Reina –si aún vale la palabra- sobre una sociedad liberada que se ha hecho
prácticamente idéntica a él. Es decir, un “no estado”. Mientras tanto y
mientras no nos prueben lo contrario, decimos que vale la pena hacer todo lo
posible a nivel de ese gobierno por afianzar las posiciones que en su interno,
desde toda la cantidad de debates y políticas que se libran dentro de él,
permitan ganar hegemonía
Todas las corrientes provenientes del
socialismo revolucionario reconocieron que tal bloqueo de los estados hacia los
gobiernos progresistas, y la propia alcahuetería de tales con los sus estados
bloqueantes es una constante insuperable en el marco de la democracia burguesa.
Razón por la cual tanto Marx, Engels y Lenin hablaron cada uno a su manera de
la necesidad de imponer a través de la revolución social la “dictadura
revolucionaria del proletariado”, los anarquistas prefirieron acabar con todo
estado y autoridad que no sea inmanente a la sociedad y la clase obrera,
mientras que otros se moderaron más y hablaron de “democracia popular” (Mao),
moderación que ya con las tendencias reformistas su “socialismo democrático”
volvieron los “reenamoramientos” con la democracia representativa y burguesa.
Hoy se habla más bien de radicalizar la democracia, quitándosela a los
burgueses y políticos en su definición como democracia participativa y
protagónica, pero sobretodo a través de los contrapoderes y el ejercicio
permanente y rebelde del poder constituyente y originario.

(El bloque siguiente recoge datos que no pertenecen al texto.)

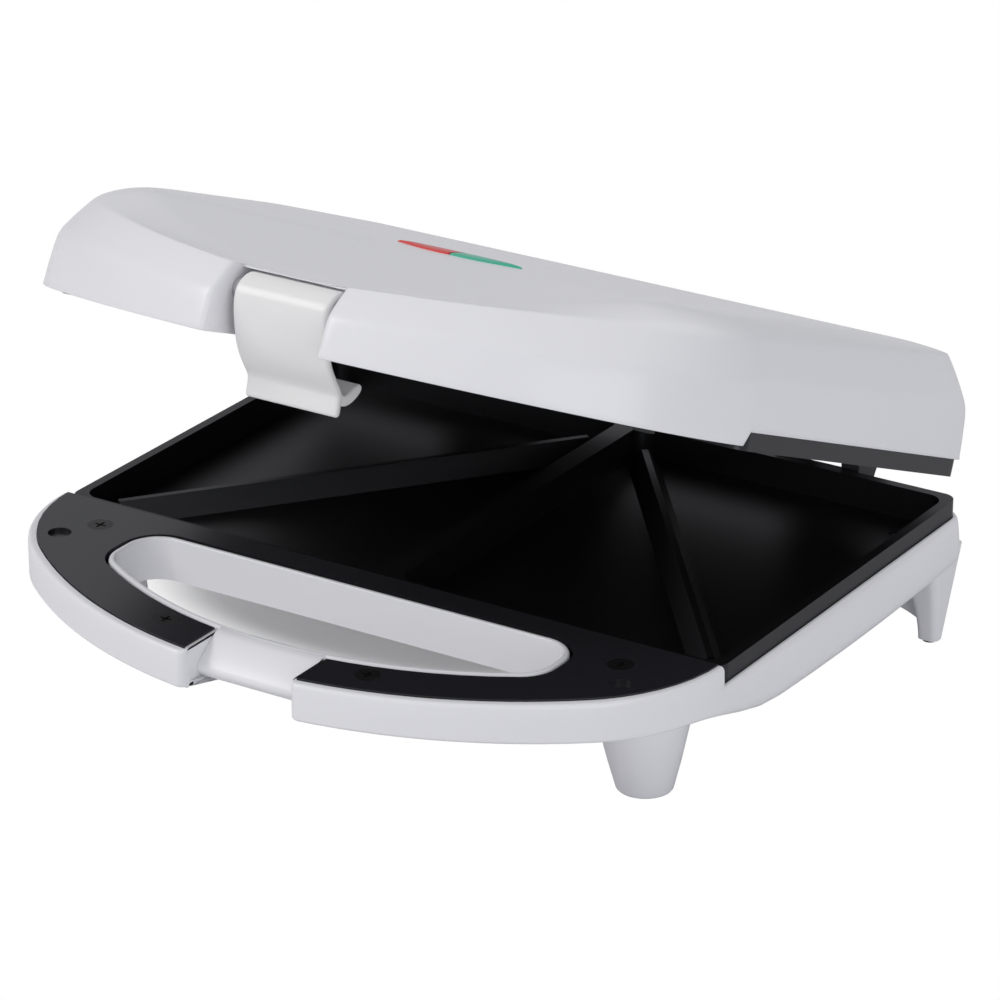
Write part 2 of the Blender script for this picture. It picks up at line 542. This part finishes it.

Y es en ese sentido,
afortunadamente, que las cosas con la revolución bolivariana, al menos por ese
lado, no comenzaron nada mal.
Lo esencial de la “tarea revolucionaria”
nacional hoy por hoy tiene que ver en nuestra perspectiva con la necesidad de
no perder precisamente esta línea fundante y constituyente de nuestro proceso
revolucionario. Lo que introducimos al comienzo de este escrito. Pero para no
recargar más de la cuenta este cuarto artículo de la serie “gobierno vs
revolución”, esta reflexión sobre “la tarea revolucionaria” preferimos pasarla
al tratamiento de un quinto y último punto de esta misma serie.